JEDDAH: Jordan’s industrial sector emerged as a major contributor to economic performance in 2025, accounting for 39 percent of gross domestic product growth in the second quarter and 92 percent of national exports.

Manufactured exports increased 8.9 percent year on year during the first nine months of 2025, reaching 6.4 billion Jordanian dinars ($9 billion), driven by stronger external demand. The expansion aligns with the country’s Economic Modernization Vision, which aims to position the country as a regional hub for high-value industrial exports, the Jordan News Agency, known as Petra, quoted the Jordan Chamber of Industry President Fathi Jaghbir as saying.

Export growth was broad-based, with eight of 10 industrial subsectors posting gains. Food manufacturing, construction materials, packaging, and engineering industries led performance, supported by expanded market access across Europe, Arab countries, and Africa.

In 2025, Jordanian industrial products reached more than 144 export destinations, including emerging Asian and African markets such as Ethiopia, Djibouti, Thailand, the Philippines, and Pakistan. Arab countries accounted for 42 percent of industrial exports, with Saudi Arabia remaining the largest market at 955 million dinars.
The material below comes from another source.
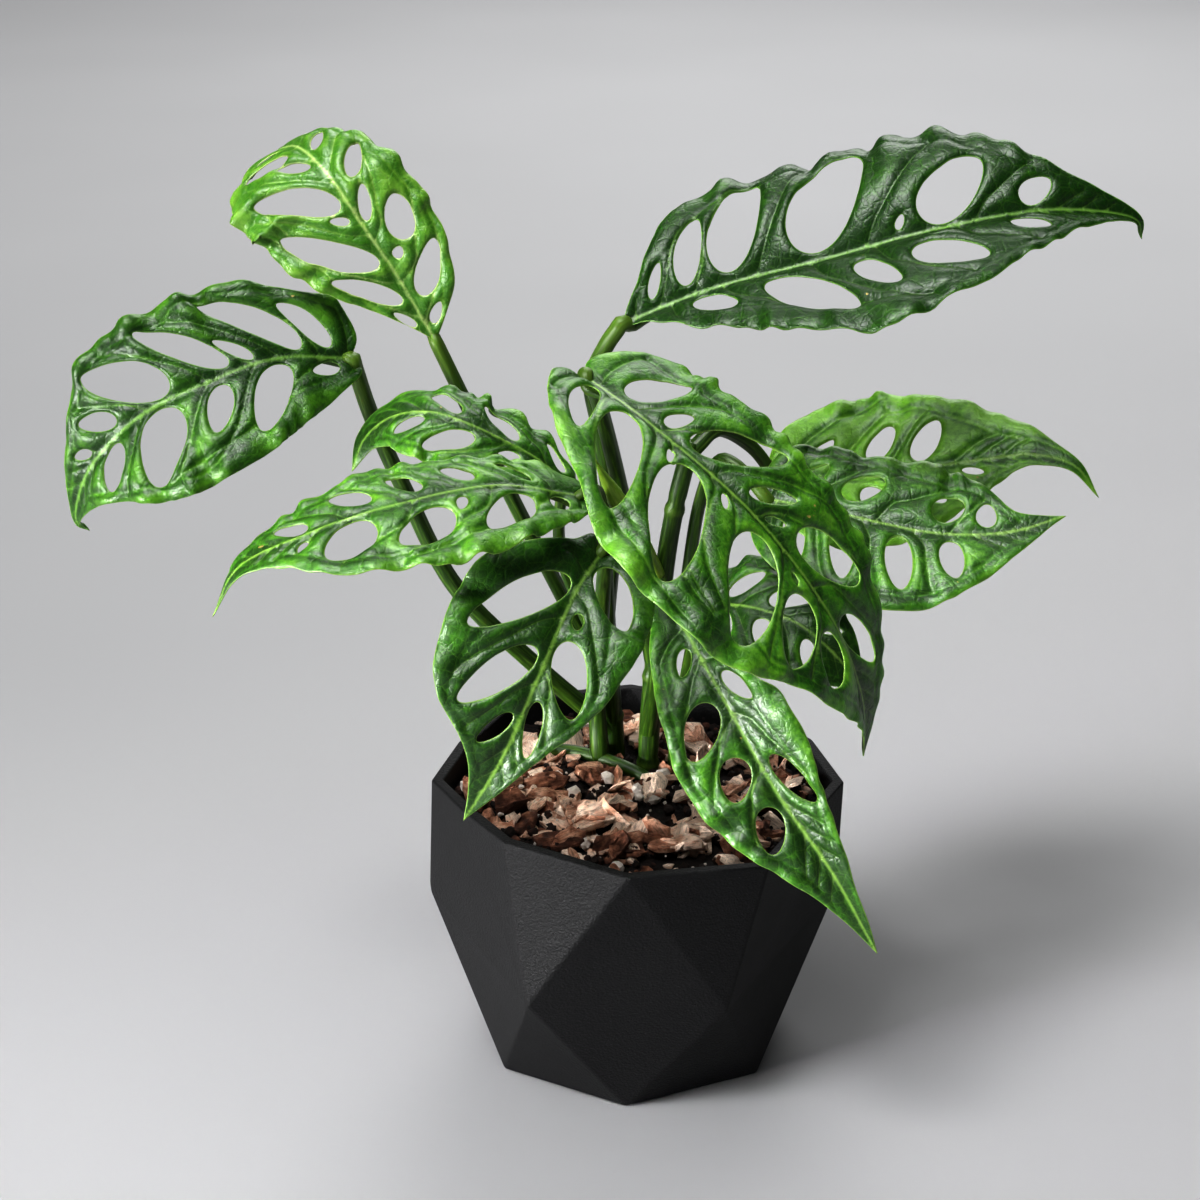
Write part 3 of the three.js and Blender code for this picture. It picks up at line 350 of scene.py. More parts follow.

Exports to Syria rose sharply to nearly 174 million dinars, while shipments to Iraq and Lebanon totaled approximately 745 million dinars. Demand from advanced markets also strengthened, with exports to India reaching 859 million dinars and Italy about 141 million dinars.

Industrial output also showed steady improvement. The industrial production index rose 1.47 percent during the first nine months of 2025, led by construction industries at 2.7 percent, packaging at 2.3 percent, and food and livestock-related industries at 1.7 percent.

Employment gains accompanied the sector’s expansion, with more than 6,000 net new manufacturing jobs created during the period, lifting total industrial employment to approximately 270,000 workers. Nearly half of the new jobs were generated in food manufacturing, reflecting export-driven growth.

Jaghbir said industrial exports remain among the economy’s highest value-added activities, noting that every dinar invested generates an estimated 2.17 dinars through employment, logistics, finance, and supply-chain linkages. The sector also plays a critical role in narrowing the trade deficit and supporting macroeconomic stability.

Investment activity accelerated across several subsectors in 2025, including food processing, chemicals, pharmaceuticals, mining, textiles, and leather, as manufacturers expanded capacity and upgraded production lines to meet rising demand.

Jaghbir attributed part of the sector’s momentum to government measures aimed at strengthening competitiveness and improving the business environment. Key steps included freezing reductions in customs duties for selected industries, maintaining exemptions for production inputs, reinstating tariffs on goods with local alternatives, and imposing a 16 percent customs duty on postal parcels to support domestic producers.

Additional incentives in industrial cities and broader structural reforms were also cited as improving the investment climate, reducing operational burdens, and balancing consumer needs with protection of local industries.